We’ve all seen that kiosk at airports where you can change your U.S. dollars into euros or pesos or whatever. But that’s not usually the place to get the most bang for your buck.
How you choose to exchange could have you paying more, warns Jill Gonzalez with WalletHub.
“The best way to get the best exchange rate possible when you are traveling abroad is actually just to use your credit card,” Gonzalez said.
Today on #KSLTODAY, we found the best way to save money when exchanging money for those traveling abroad. So here’s the question: why are Americans hesitant to use it? Let’s #BUSTINFLATION. pic.twitter.com/pwOTG0XYAi
— Matt Gephardt KSL-TV (@KSLGephardt) June 24, 2022
Gonzalez says that using your credit card will get you the most up-to-date, best rate rather than exchanging money or getting traveler’s checks. And foreign ATMs tend to have some of the worst exchange rates and come with ATM fees.
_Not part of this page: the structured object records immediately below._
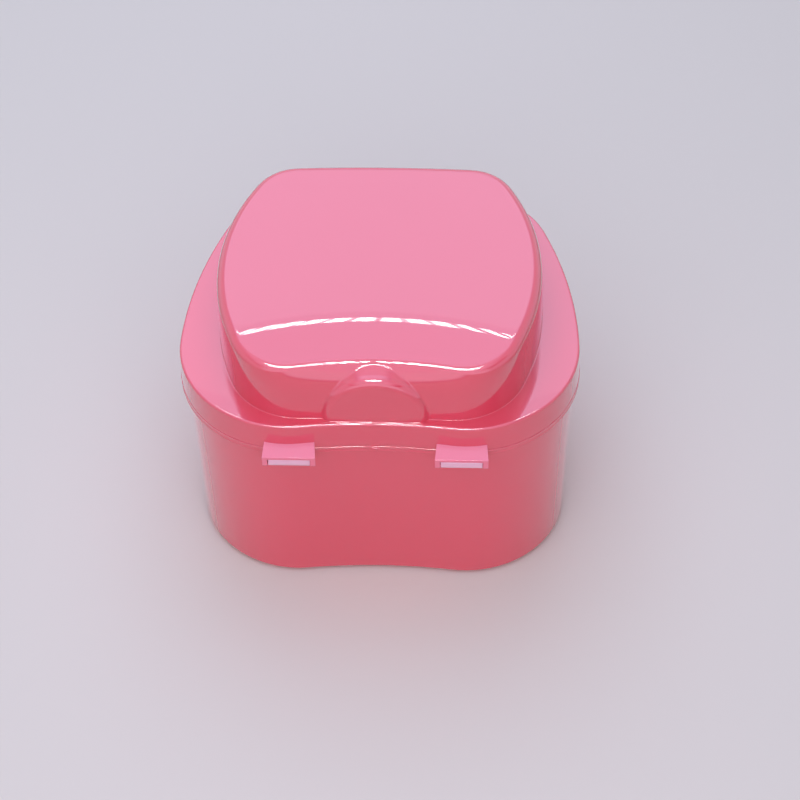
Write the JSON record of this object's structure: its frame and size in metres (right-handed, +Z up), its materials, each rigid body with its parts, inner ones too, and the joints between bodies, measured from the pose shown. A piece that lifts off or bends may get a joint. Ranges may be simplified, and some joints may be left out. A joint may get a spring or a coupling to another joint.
{
  "type": "denture case",
  "caption": "Pink denture case: a cup with a domed lid on two snap hinges and a lift-out strainer basket inside.",
  "frame": {"origin": "centre of the case's bounding box in plan, on the table plane under the cup's foot", "axes": "+X to the case's right seen from the hinge side, +Y from the hinges to the thumb lip, +Z up"},
  "size_m": [0.0926, 0.0872, 0.0705],
  "materials": {
    "pink_plastic": "glossy moulded",
    "white_plastic": "satin moulded"
  },
  "bodies": {
    "cup": {"cup": "pink_plastic"},
    "lid": {"lid": "pink_plastic"},
    "basket": {"strainer_basket": "white_plastic"}
  },
  "joints": [
    {"name": "lid_hinge", "type": "hinge", "parent": "cup", "child": "lid", "pos_m": [0, -0.04172, 0.04575], "axis": [1, 0, 0], "range_deg": [0, 135]},
    {"name": "basket_lift", "type": "slide", "parent": "cup", "child": "basket", "axis": [0, 0, 1], "range_m": [0, 0.0285]}
  ],
  "couplings": [
    {"joint": "basket_lift", "follows": "lid_hinge", "m_per_rad": 0.01209}
  ]
}
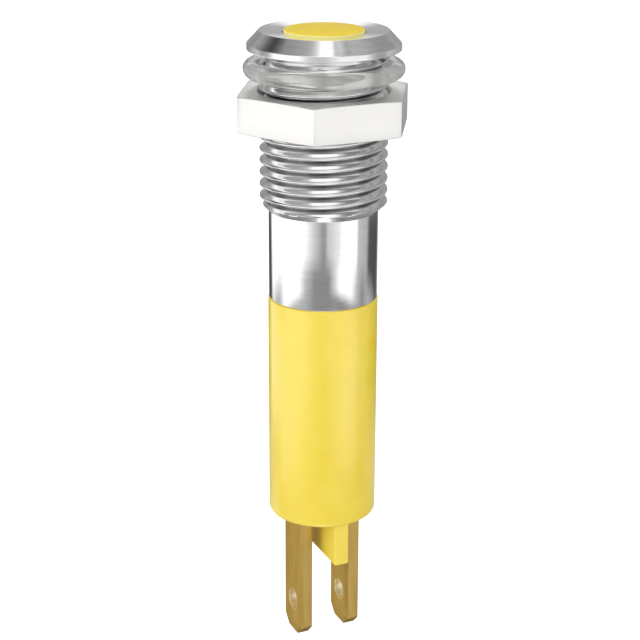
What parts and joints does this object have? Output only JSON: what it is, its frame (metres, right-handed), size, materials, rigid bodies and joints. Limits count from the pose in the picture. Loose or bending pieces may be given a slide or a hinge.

But even though using a credit card is the best financial move, many travelers avoid it, according to research shared with the KSL Investigators.
Wallet Hub found that card loss and theft are what people worry about the most when using their credit cards internationally, followed by currency exchange rates and credit card foreign transaction fees. Overspending, which is a major factor in consumers choosing to not use credit cards at home, was at the bottom of Wallet Hub’s list.
If you do choose to swipe when traveling abroad, the time will come when you’re asked if you want to pay in the local currency or U.S. dollars. Always go local, Gonzalez says.
“Don’t opt for the U.S. dollar version, because that’s the merchant essentially tacking on a fee that is around three to 7% of your total purchase that they then pocket,” she said.
One very important caveat to all of this: not all credit cards are equal and some charge international fees. Most don’t but it’s still worth checking if yours does before you swipe abroad.